## THE REQUEST
Can you reproduce the data beneath, keeping every line exact?
★ ★ ★
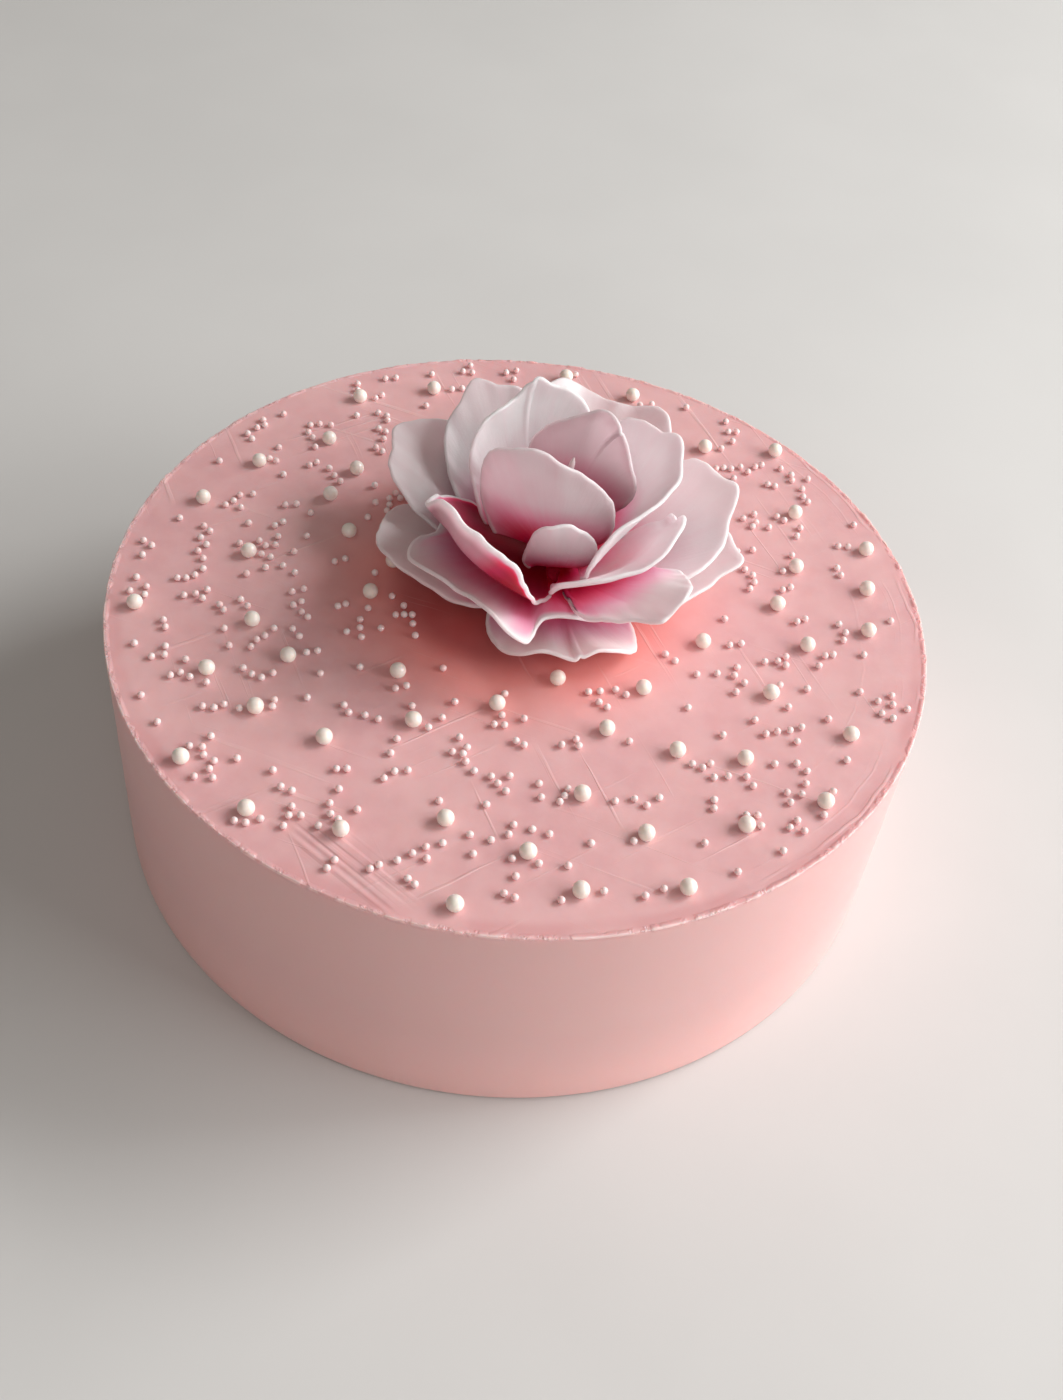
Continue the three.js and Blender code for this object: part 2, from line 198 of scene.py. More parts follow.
def mixed(tree, share, first, second, blend="MIX"):
    # The first colour where share is 0, and the second, or their blend, where it is 1
    node = addNode(tree, "ShaderNodeMix", data_type="RGBA", blend_type=blend)
    feed(tree, node.inputs[0], share)
    feed(tree, node.inputs[6], first)
    feed(tree, node.inputs[7], second)
    return node.outputs[2]


def noise(tree, vector, scale, detail=2.0, roughness=0.5):
    # Soft random blotches from 0 to 1, as many as scale to one unit of the vector
    inputs = {"Vector": vector, "Scale": scale, "Detail": detail, "Roughness": roughness}
    return addNode(tree, "ShaderNodeTexNoise", inputs).outputs[0]


def placed(tree, vector, turn=0.0, stretch=(1.0, 1.0, 1.0), shift=(0.0, 0.0, 0.0)):
    # The same coordinates turned about the upright axis, then stretched and moved by shift
    if turn:
        inputs = {"Vector": vector, "Rotation": (0, 0, math.radians(turn))}
        vector = addNode(tree, "ShaderNodeMapping", inputs, vector_type="POINT").outputs[0]
    inputs = {"Vector": vector, "Scale": stretch, "Location": shift}
    return addNode(tree, "ShaderNodeMapping", inputs, vector_type="POINT").outputs[0]


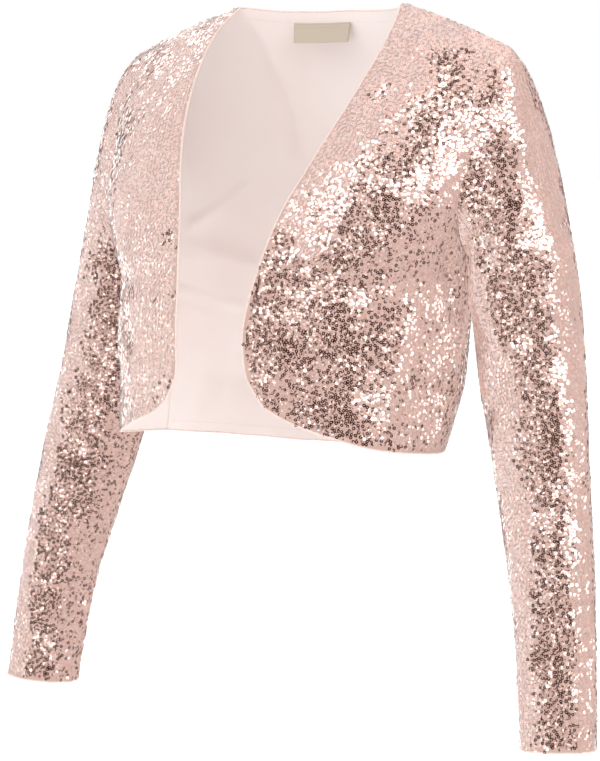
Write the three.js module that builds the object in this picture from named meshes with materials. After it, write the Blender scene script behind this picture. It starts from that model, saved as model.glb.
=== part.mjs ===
// A cropped, open-fronted evening jacket (a shrug) with long sleeves, in the round form of its wearer.
// Millimetres. +Z is up, -Y is the front and +X is the wearer's left. The origin lies midway between the two
// points where the shoulder seams meet the neckline. Cut pieces: back, two fronts, two sleeves, the lining
// of the back and a neck label. Each piece is a thin wall of cloth, and neighbours stop 0.3 mm apart at a seam.
import * as THREE from "three";

// ---- Driving dimensions --------------------------------------------------------------------------
const CLOTH = 1.2; // thickness of the outer cloth
const LINING = 1.0; // thickness of the lining and of the label
const GAP = 0.3; // between neighbours along a seam, and between one layer and the next
const NECK_HALF = 84; // from the centre to where a shoulder seam meets the neckline
const SHOULDER = { x: 193, y: -4, z: -39 }; // outer end of a shoulder seam
const SHOULDER_RISE = 2.5; // how far the shoulder seam arches above a straight line
const UNDERARM_Z = -218; // where the side seam meets the armhole
const CHEST_DIP = 16; // how far below that the line across the chest and the back lies away from the side
const LINING_INSET = 0.16; // how far the lining stops short of the edges of the back, in steps of its grid
const MOST_MITRE = 2.4; // how much longer than the wall's thickness a mitred seam may be
// The neck label: its size, how far its top lies below the neck edge and aside of the centre towards the
// wearer's right, its grid, how far it leans inwards as it hangs (degrees), and how much it bows.
const LABEL = { wide: 56, tall: 17.7, below: 10.6, aside: 30, columns: 8, rows: 4, lean: 16, bow: 1 };

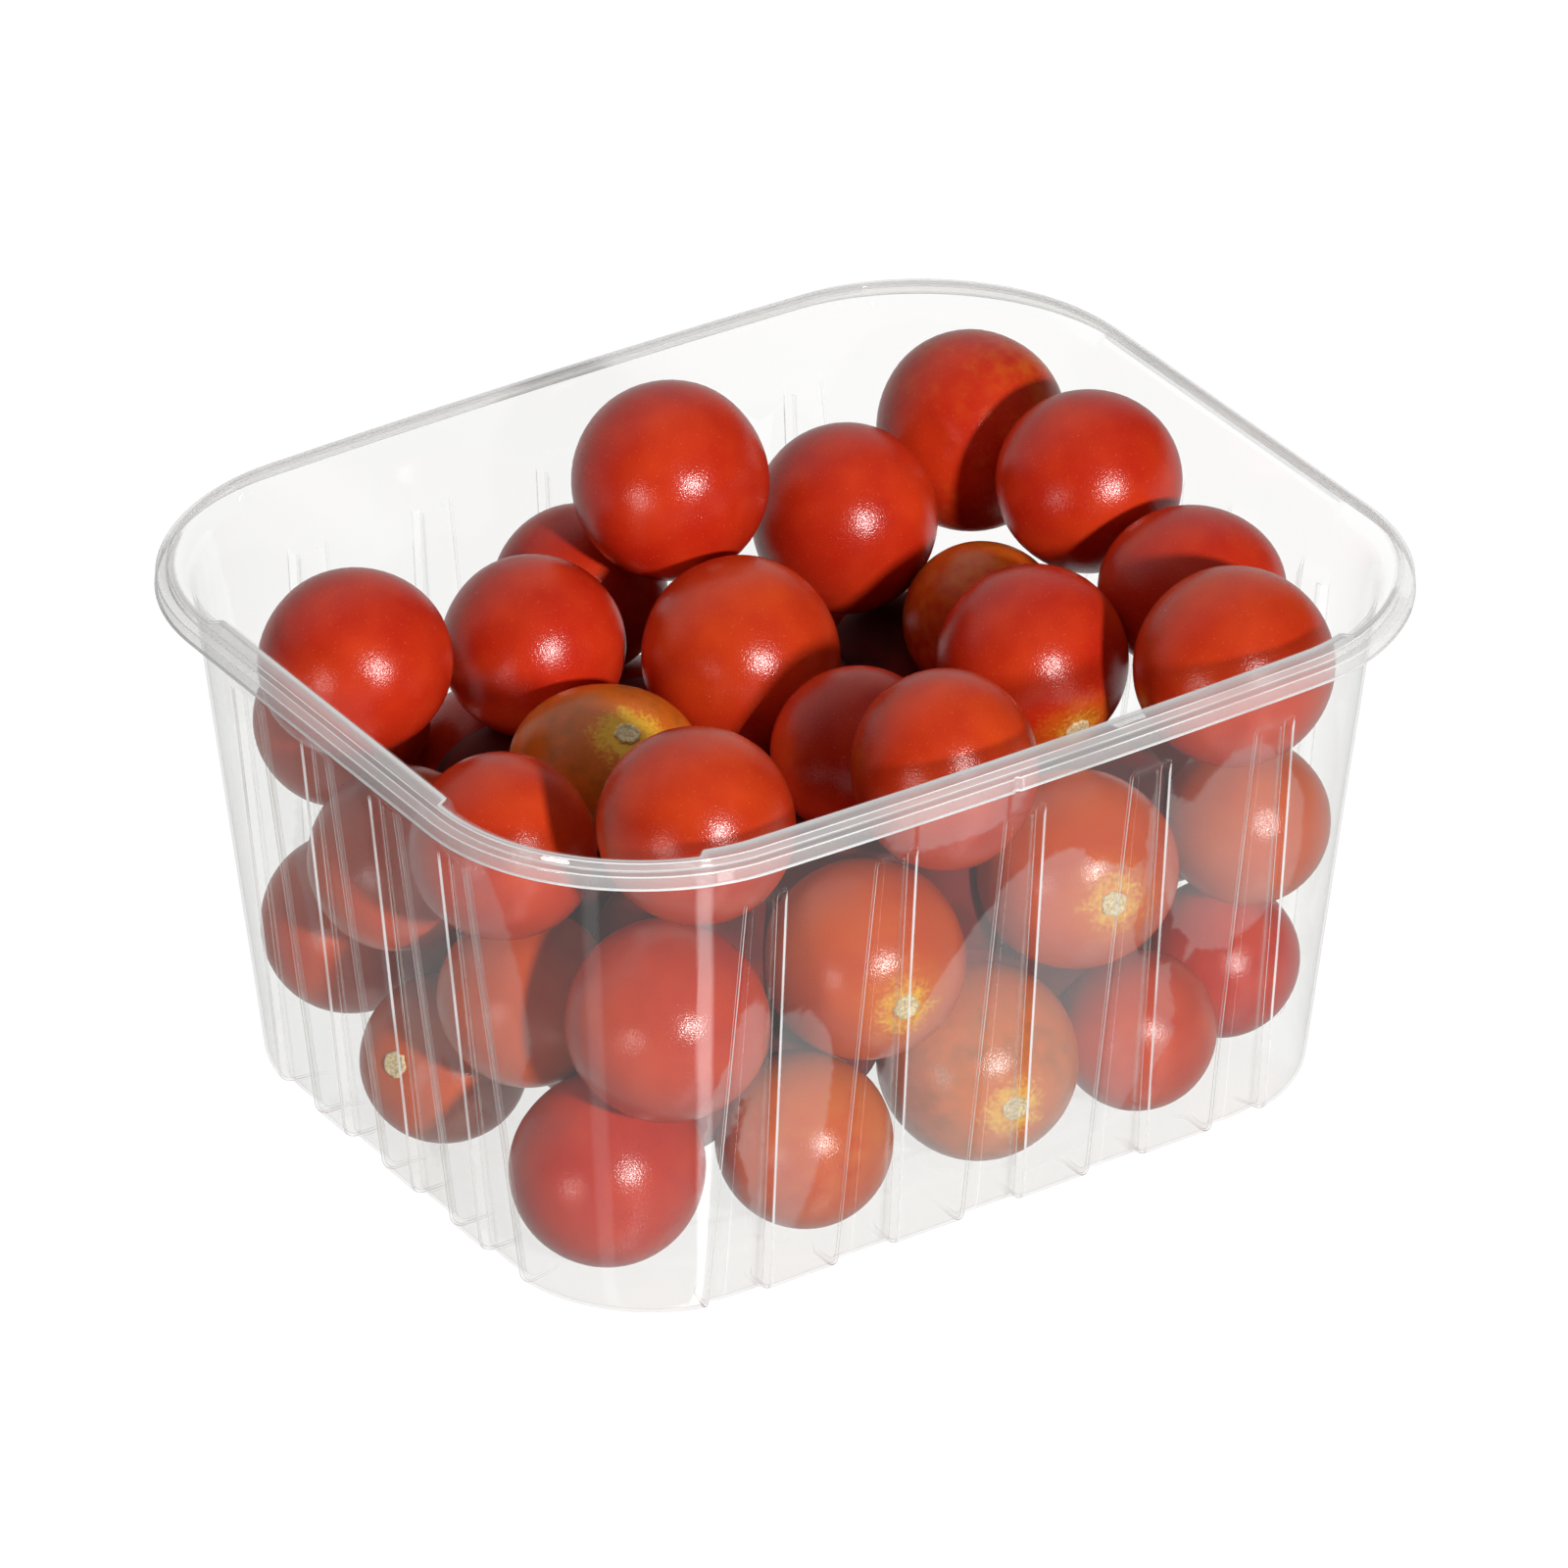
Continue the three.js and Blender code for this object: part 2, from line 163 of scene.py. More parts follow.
★ ★ ★
## ANSWER TO THE TASK
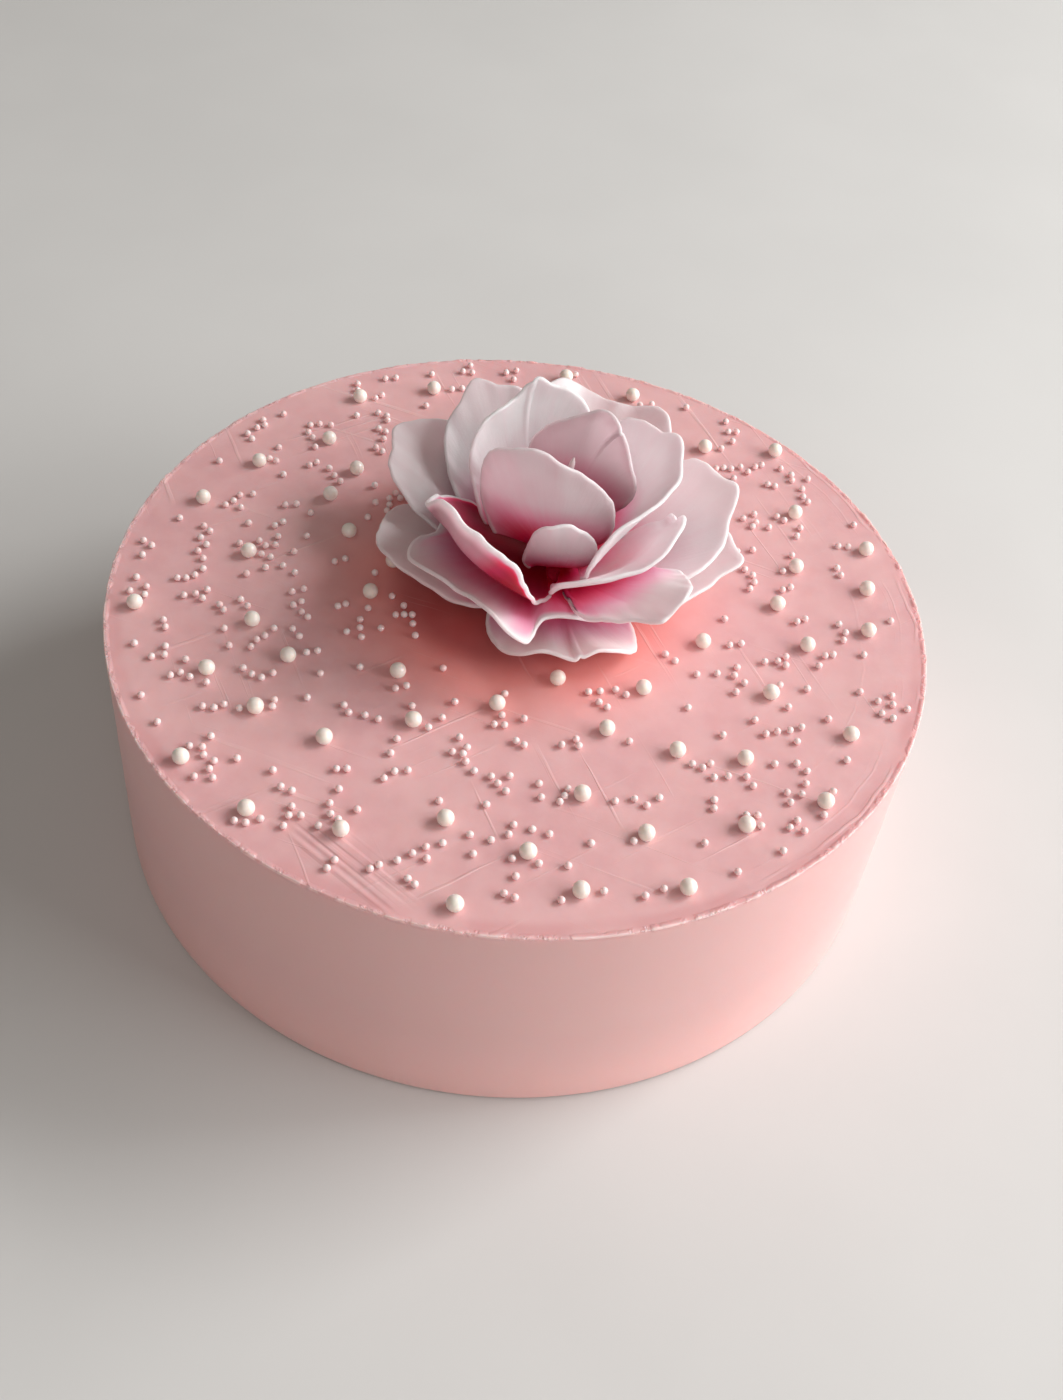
Continue the three.js and Blender code for this object: part 2, from line 198 of scene.py. More parts follow.
def mixed(tree, share, first, second, blend="MIX"):
    # The first colour where share is 0, and the second, or their blend, where it is 1
    node = addNode(tree, "ShaderNodeMix", data_type="RGBA", blend_type=blend)
    feed(tree, node.inputs[0], share)
    feed(tree, node.inputs[6], first)
    feed(tree, node.inputs[7], second)
    return node.outputs[2]


def noise(tree, vector, scale, detail=2.0, roughness=0.5):
    # Soft random blotches from 0 to 1, as many as scale to one unit of the vector
    inputs = {"Vector": vector, "Scale": scale, "Detail": detail, "Roughness": roughness}
    return addNode(tree, "ShaderNodeTexNoise", inputs).outputs[0]


def placed(tree, vector, turn=0.0, stretch=(1.0, 1.0, 1.0), shift=(0.0, 0.0, 0.0)):
    # The same coordinates turned about the upright axis, then stretched and moved by shift
    if turn:
        inputs = {"Vector": vector, "Rotation": (0, 0, math.radians(turn))}
        vector = addNode(tree, "ShaderNodeMapping", inputs, vector_type="POINT").outputs[0]
    inputs = {"Vector": vector, "Scale": stretch, "Location": shift}
    return addNode(tree, "ShaderNodeMapping", inputs, vector_type="POINT").outputs[0]


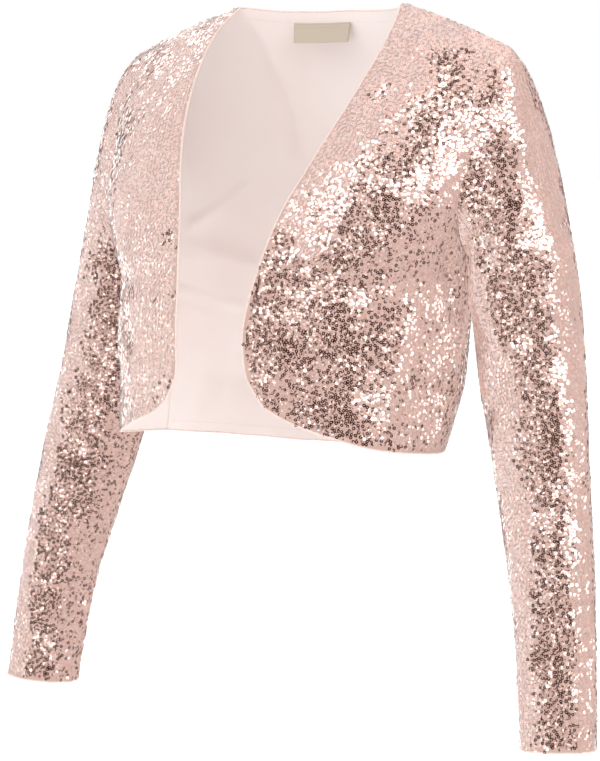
Write the three.js module that builds the object in this picture from named meshes with materials. After it, write the Blender scene script behind this picture. It starts from that model, saved as model.glb.
=== part.mjs ===
// A cropped, open-fronted evening jacket (a shrug) with long sleeves, in the round form of its wearer.
// Millimetres. +Z is up, -Y is the front and +X is the wearer's left. The origin lies midway between the two
// points where the shoulder seams meet the neckline. Cut pieces: back, two fronts, two sleeves, the lining
// of the back and a neck label. Each piece is a thin wall of cloth, and neighbours stop 0.3 mm apart at a seam.
import * as THREE from "three";

// ---- Driving dimensions --------------------------------------------------------------------------
const CLOTH = 1.2; // thickness of the outer cloth
const LINING = 1.0; // thickness of the lining and of the label
const GAP = 0.3; // between neighbours along a seam, and between one layer and the next
const NECK_HALF = 84; // from the centre to where a shoulder seam meets the neckline
const SHOULDER = { x: 193, y: -4, z: -39 }; // outer end of a shoulder seam
const SHOULDER_RISE = 2.5; // how far the shoulder seam arches above a straight line
const UNDERARM_Z = -218; // where the side seam meets the armhole
const CHEST_DIP = 16; // how far below that the line across the chest and the back lies away from the side
const LINING_INSET = 0.16; // how far the lining stops short of the edges of the back, in steps of its grid
const MOST_MITRE = 2.4; // how much longer than the wall's thickness a mitred seam may be
// The neck label: its size, how far its top lies below the neck edge and aside of the centre towards the
// wearer's right, its grid, how far it leans inwards as it hangs (degrees), and how much it bows.
const LABEL = { wide: 56, tall: 17.7, below: 10.6, aside: 30, columns: 8, rows: 4, lean: 16, bow: 1 };

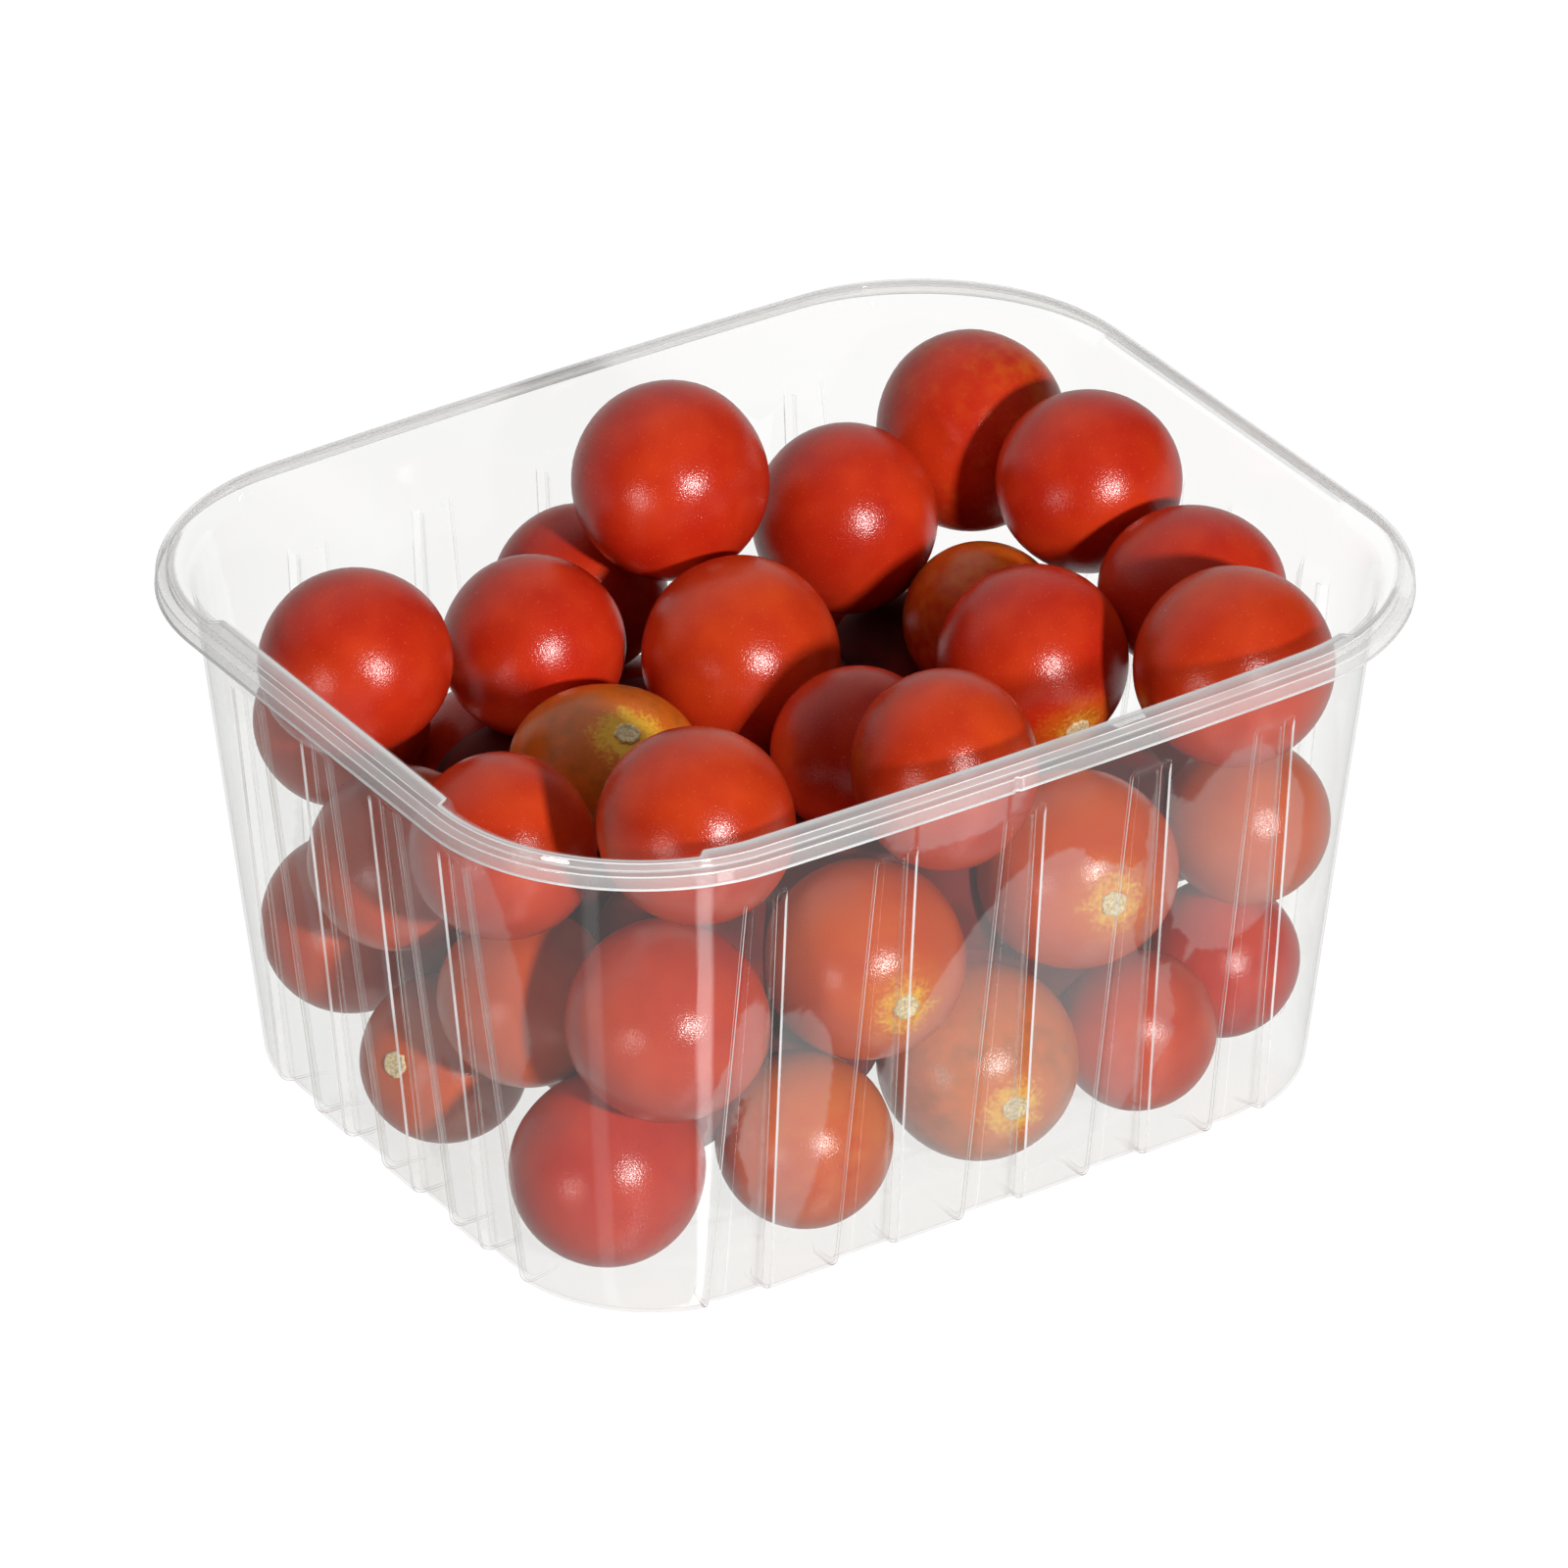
Continue the three.js and Blender code for this object: part 2, from line 163 of scene.py. More parts follow.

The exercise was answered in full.